__Problem details__. Copy out exactly the lines from the first line of the material below through the line containing "KNUCKLE_Z), Rotation(Y, -TILT)).multVec(point)", and nothing beyond them.

__Collected data__.

────────

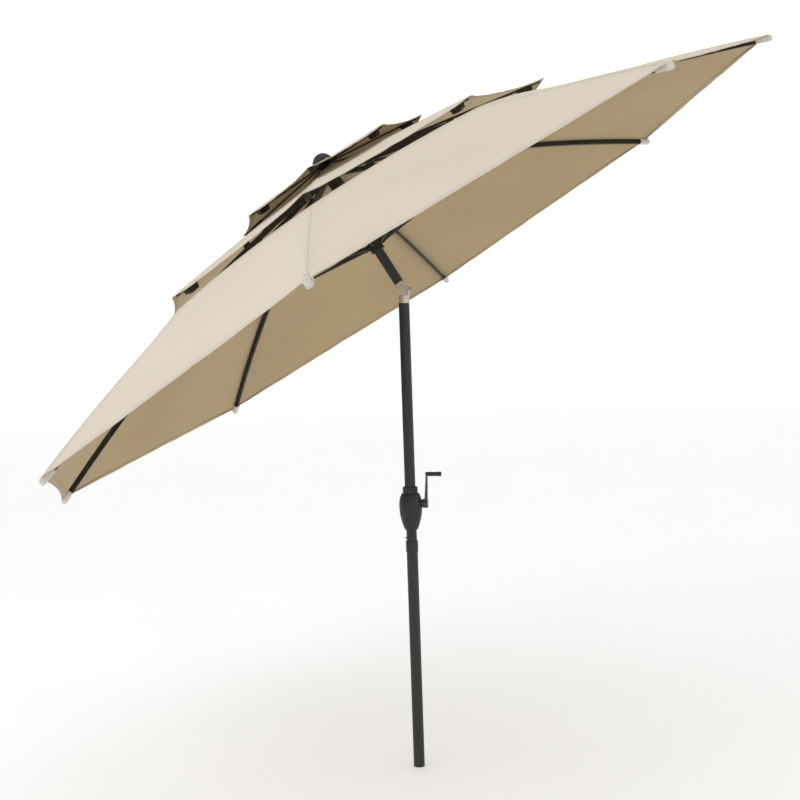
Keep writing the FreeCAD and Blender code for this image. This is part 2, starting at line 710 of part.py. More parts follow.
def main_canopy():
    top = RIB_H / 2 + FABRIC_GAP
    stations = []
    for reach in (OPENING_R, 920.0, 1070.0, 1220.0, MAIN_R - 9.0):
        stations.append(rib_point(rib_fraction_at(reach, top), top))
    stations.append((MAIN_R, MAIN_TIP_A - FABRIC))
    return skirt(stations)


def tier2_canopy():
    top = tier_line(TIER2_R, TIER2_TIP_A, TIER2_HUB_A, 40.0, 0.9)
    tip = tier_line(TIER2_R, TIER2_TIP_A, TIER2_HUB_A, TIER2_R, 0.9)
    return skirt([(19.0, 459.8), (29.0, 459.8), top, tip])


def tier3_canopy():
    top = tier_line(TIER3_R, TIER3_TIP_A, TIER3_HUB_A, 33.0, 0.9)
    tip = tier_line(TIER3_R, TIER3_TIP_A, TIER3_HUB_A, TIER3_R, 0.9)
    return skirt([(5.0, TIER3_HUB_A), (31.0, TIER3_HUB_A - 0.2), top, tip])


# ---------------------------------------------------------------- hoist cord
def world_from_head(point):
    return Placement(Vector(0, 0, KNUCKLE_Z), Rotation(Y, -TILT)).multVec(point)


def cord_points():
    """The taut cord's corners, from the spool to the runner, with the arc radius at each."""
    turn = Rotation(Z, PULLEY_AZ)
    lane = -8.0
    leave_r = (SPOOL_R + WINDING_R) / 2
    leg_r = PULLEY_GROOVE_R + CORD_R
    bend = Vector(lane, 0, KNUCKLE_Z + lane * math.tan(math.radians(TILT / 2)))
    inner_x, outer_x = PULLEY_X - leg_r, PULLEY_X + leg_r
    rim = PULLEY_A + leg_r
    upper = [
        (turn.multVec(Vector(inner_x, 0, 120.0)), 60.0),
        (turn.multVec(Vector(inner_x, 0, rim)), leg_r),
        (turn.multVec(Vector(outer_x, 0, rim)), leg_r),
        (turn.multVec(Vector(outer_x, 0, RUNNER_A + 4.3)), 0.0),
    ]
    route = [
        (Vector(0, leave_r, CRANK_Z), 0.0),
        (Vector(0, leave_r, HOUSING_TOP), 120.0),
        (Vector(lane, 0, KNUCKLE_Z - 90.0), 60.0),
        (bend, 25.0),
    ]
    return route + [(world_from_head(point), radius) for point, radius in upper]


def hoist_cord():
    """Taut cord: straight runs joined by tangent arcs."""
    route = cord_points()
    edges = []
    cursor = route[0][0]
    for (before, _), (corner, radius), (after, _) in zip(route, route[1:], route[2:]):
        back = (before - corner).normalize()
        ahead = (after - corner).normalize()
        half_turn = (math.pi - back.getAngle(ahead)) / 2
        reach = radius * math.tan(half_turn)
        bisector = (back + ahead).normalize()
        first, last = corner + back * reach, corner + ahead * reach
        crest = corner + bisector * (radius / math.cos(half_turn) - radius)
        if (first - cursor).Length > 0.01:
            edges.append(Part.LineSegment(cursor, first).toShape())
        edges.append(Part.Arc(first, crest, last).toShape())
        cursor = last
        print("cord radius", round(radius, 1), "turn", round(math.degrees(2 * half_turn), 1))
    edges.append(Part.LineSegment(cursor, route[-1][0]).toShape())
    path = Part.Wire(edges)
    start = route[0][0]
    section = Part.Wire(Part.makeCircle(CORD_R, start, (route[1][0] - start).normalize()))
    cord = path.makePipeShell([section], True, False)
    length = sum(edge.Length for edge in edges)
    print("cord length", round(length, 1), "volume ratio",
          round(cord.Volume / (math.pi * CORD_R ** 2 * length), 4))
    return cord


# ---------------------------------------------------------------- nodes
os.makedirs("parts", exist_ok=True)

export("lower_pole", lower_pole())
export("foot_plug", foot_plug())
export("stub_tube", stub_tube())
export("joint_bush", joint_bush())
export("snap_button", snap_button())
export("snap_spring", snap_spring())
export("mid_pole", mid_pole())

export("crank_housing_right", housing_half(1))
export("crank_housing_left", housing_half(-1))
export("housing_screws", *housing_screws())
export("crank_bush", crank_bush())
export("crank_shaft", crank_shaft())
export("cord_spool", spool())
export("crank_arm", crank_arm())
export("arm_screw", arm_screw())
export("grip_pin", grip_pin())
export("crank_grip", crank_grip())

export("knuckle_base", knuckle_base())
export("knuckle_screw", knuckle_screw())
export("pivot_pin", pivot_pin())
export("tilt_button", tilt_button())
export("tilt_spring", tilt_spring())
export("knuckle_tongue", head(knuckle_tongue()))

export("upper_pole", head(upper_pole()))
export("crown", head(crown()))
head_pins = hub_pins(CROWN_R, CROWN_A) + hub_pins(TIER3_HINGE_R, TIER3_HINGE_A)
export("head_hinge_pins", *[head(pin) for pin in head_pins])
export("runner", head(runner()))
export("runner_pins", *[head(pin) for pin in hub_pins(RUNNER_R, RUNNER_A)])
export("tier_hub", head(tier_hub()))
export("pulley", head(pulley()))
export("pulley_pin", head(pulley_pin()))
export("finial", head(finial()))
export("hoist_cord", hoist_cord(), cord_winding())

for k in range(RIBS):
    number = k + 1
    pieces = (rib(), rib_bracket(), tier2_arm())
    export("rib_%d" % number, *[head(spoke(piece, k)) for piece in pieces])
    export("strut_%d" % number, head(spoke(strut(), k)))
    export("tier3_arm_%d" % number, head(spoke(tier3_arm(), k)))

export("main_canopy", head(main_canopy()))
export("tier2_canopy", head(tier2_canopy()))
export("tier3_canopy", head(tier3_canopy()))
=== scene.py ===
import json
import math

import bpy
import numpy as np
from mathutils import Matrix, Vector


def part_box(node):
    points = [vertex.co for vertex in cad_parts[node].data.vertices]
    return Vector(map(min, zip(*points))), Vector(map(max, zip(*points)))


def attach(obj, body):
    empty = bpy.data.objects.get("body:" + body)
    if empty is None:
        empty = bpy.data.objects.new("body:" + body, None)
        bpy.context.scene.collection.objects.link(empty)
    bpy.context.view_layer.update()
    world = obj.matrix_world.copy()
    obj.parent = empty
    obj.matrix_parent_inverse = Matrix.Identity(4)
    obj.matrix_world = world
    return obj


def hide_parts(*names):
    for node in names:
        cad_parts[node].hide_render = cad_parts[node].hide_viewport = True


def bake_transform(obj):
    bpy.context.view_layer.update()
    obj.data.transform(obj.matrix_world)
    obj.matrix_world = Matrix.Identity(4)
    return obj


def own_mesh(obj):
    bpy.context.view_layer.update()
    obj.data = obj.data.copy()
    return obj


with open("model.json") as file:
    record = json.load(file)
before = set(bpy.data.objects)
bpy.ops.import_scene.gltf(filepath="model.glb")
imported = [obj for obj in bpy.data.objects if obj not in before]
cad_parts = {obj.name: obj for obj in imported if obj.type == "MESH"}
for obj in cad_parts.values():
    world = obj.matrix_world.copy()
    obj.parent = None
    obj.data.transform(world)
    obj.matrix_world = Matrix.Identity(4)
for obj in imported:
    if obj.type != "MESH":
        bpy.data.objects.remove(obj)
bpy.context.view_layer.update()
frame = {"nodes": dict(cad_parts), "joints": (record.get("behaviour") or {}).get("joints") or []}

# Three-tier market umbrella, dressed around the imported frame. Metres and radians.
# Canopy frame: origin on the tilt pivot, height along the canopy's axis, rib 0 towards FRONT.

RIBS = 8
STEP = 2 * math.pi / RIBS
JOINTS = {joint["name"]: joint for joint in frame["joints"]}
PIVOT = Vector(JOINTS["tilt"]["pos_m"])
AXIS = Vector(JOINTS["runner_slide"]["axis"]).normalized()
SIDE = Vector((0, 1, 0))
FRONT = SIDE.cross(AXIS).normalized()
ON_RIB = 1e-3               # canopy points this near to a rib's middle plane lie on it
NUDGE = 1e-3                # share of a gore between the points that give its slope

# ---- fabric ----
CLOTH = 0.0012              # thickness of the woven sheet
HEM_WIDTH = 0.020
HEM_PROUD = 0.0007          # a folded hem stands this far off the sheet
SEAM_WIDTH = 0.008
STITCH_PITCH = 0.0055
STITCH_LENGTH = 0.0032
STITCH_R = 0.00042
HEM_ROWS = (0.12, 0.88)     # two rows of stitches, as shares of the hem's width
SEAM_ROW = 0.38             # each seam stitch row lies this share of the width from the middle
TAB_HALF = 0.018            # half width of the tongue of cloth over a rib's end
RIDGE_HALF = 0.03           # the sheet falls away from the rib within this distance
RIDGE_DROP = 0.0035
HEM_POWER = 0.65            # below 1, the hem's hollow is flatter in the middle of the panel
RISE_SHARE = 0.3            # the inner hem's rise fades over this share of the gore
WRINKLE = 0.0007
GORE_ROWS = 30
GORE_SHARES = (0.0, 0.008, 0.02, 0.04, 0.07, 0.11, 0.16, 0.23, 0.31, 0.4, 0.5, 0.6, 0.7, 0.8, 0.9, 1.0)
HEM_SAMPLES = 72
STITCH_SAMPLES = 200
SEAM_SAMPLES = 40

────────

__Finished exercise__.
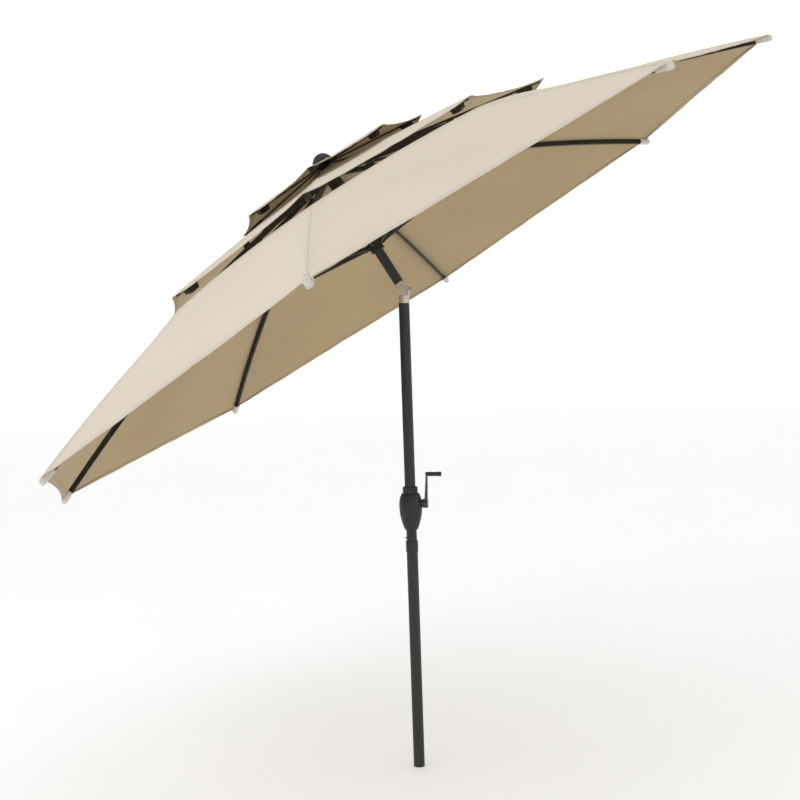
Keep writing the FreeCAD and Blender code for this image. This is part 2, starting at line 710 of part.py. More parts follow.
def main_canopy():
    top = RIB_H / 2 + FABRIC_GAP
    stations = []
    for reach in (OPENING_R, 920.0, 1070.0, 1220.0, MAIN_R - 9.0):
        stations.append(rib_point(rib_fraction_at(reach, top), top))
    stations.append((MAIN_R, MAIN_TIP_A - FABRIC))
    return skirt(stations)


def tier2_canopy():
    top = tier_line(TIER2_R, TIER2_TIP_A, TIER2_HUB_A, 40.0, 0.9)
    tip = tier_line(TIER2_R, TIER2_TIP_A, TIER2_HUB_A, TIER2_R, 0.9)
    return skirt([(19.0, 459.8), (29.0, 459.8), top, tip])


def tier3_canopy():
    top = tier_line(TIER3_R, TIER3_TIP_A, TIER3_HUB_A, 33.0, 0.9)
    tip = tier_line(TIER3_R, TIER3_TIP_A, TIER3_HUB_A, TIER3_R, 0.9)
    return skirt([(5.0, TIER3_HUB_A), (31.0, TIER3_HUB_A - 0.2), top, tip])


# ---------------------------------------------------------------- hoist cord
def world_from_head(point):
    return Placement(Vector(0, 0, KNUCKLE_Z), Rotation(Y, -TILT)).multVec(point)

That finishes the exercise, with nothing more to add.